## WHAT IS ASKED
Quote every line below exactly as it reads.

=======

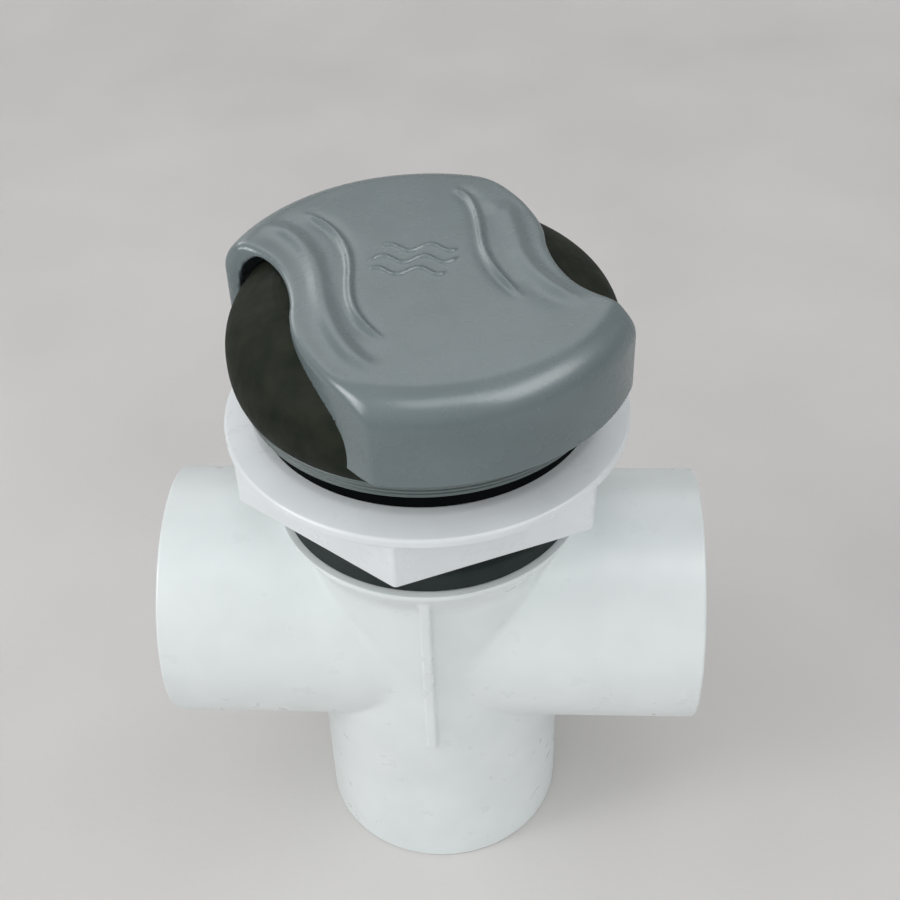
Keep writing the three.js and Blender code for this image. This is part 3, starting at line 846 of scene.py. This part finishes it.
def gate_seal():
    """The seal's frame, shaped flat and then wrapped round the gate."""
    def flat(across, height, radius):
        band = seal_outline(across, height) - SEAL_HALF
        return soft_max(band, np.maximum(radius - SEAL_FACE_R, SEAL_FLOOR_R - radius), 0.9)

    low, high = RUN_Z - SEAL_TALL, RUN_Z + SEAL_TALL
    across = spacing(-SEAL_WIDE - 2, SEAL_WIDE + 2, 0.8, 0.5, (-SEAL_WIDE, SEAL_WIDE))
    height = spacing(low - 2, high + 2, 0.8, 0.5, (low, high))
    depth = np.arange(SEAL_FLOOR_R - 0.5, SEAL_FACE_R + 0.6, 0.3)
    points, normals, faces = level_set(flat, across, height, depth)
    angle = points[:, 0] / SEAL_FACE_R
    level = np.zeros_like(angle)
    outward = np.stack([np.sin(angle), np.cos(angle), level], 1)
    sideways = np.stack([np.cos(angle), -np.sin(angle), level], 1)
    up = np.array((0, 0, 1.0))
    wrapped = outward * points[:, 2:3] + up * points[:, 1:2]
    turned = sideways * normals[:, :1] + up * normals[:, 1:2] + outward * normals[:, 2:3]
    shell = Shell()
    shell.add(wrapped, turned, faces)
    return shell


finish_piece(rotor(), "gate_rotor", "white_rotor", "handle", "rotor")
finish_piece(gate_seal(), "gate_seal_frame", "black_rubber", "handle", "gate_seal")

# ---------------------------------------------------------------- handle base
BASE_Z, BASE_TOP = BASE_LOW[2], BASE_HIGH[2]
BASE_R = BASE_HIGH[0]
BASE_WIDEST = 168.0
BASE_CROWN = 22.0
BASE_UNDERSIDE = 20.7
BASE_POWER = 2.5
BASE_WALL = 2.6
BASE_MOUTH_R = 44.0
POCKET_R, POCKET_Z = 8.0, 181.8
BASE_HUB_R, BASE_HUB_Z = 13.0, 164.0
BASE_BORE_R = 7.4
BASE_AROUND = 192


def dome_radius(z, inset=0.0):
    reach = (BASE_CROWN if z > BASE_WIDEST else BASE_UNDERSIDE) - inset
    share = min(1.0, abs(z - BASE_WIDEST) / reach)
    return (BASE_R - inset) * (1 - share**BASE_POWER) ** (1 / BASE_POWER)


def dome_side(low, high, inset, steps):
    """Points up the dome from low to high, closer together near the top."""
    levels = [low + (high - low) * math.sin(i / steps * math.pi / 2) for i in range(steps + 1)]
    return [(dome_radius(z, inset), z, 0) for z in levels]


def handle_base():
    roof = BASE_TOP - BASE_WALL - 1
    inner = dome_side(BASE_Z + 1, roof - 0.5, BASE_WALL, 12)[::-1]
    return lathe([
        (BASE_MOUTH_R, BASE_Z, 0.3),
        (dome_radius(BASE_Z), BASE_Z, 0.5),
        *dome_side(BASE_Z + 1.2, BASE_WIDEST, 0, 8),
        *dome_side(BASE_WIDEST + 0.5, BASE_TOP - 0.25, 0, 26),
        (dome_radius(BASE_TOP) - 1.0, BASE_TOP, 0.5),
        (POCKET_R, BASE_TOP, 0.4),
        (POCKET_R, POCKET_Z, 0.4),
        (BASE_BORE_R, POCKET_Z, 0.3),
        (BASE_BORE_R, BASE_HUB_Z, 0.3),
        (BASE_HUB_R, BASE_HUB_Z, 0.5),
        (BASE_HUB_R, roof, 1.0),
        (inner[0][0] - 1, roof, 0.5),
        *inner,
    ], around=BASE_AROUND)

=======

## TASK ANSWER
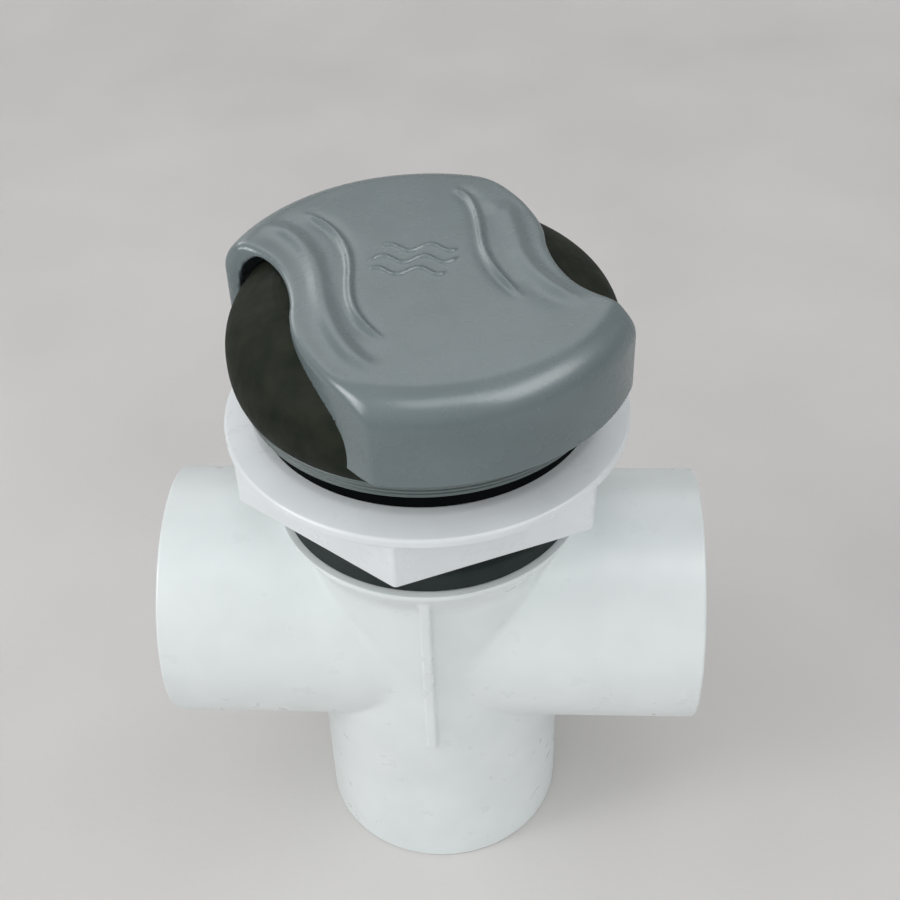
Keep writing the three.js and Blender code for this image. This is part 3, starting at line 846 of scene.py. This part finishes it.
def gate_seal():
    """The seal's frame, shaped flat and then wrapped round the gate."""
    def flat(across, height, radius):
        band = seal_outline(across, height) - SEAL_HALF
        return soft_max(band, np.maximum(radius - SEAL_FACE_R, SEAL_FLOOR_R - radius), 0.9)

    low, high = RUN_Z - SEAL_TALL, RUN_Z + SEAL_TALL
    across = spacing(-SEAL_WIDE - 2, SEAL_WIDE + 2, 0.8, 0.5, (-SEAL_WIDE, SEAL_WIDE))
    height = spacing(low - 2, high + 2, 0.8, 0.5, (low, high))
    depth = np.arange(SEAL_FLOOR_R - 0.5, SEAL_FACE_R + 0.6, 0.3)
    points, normals, faces = level_set(flat, across, height, depth)
    angle = points[:, 0] / SEAL_FACE_R
    level = np.zeros_like(angle)
    outward = np.stack([np.sin(angle), np.cos(angle), level], 1)
    sideways = np.stack([np.cos(angle), -np.sin(angle), level], 1)
    up = np.array((0, 0, 1.0))
    wrapped = outward * points[:, 2:3] + up * points[:, 1:2]
    turned = sideways * normals[:, :1] + up * normals[:, 1:2] + outward * normals[:, 2:3]
    shell = Shell()
    shell.add(wrapped, turned, faces)
    return shell


finish_piece(rotor(), "gate_rotor", "white_rotor", "handle", "rotor")
finish_piece(gate_seal(), "gate_seal_frame", "black_rubber", "handle", "gate_seal")

# ---------------------------------------------------------------- handle base
BASE_Z, BASE_TOP = BASE_LOW[2], BASE_HIGH[2]
BASE_R = BASE_HIGH[0]
BASE_WIDEST = 168.0
BASE_CROWN = 22.0
BASE_UNDERSIDE = 20.7
BASE_POWER = 2.5
BASE_WALL = 2.6
BASE_MOUTH_R = 44.0
POCKET_R, POCKET_Z = 8.0, 181.8
BASE_HUB_R, BASE_HUB_Z = 13.0, 164.0
BASE_BORE_R = 7.4
BASE_AROUND = 192


def dome_radius(z, inset=0.0):
    reach = (BASE_CROWN if z > BASE_WIDEST else BASE_UNDERSIDE) - inset
    share = min(1.0, abs(z - BASE_WIDEST) / reach)
    return (BASE_R - inset) * (1 - share**BASE_POWER) ** (1 / BASE_POWER)


def dome_side(low, high, inset, steps):
    """Points up the dome from low to high, closer together near the top."""
    levels = [low + (high - low) * math.sin(i / steps * math.pi / 2) for i in range(steps + 1)]
    return [(dome_radius(z, inset), z, 0) for z in levels]


def handle_base():
    roof = BASE_TOP - BASE_WALL - 1
    inner = dome_side(BASE_Z + 1, roof - 0.5, BASE_WALL, 12)[::-1]
    return lathe([
        (BASE_MOUTH_R, BASE_Z, 0.3),
        (dome_radius(BASE_Z), BASE_Z, 0.5),
        *dome_side(BASE_Z + 1.2, BASE_WIDEST, 0, 8),
        *dome_side(BASE_WIDEST + 0.5, BASE_TOP - 0.25, 0, 26),
        (dome_radius(BASE_TOP) - 1.0, BASE_TOP, 0.5),
        (POCKET_R, BASE_TOP, 0.4),
        (POCKET_R, POCKET_Z, 0.4),
        (BASE_BORE_R, POCKET_Z, 0.3),
        (BASE_BORE_R, BASE_HUB_Z, 0.3),
        (BASE_HUB_R, BASE_HUB_Z, 0.5),
        (BASE_HUB_R, roof, 1.0),
        (inner[0][0] - 1, roof, 0.5),
        *inner,
    ], around=BASE_AROUND)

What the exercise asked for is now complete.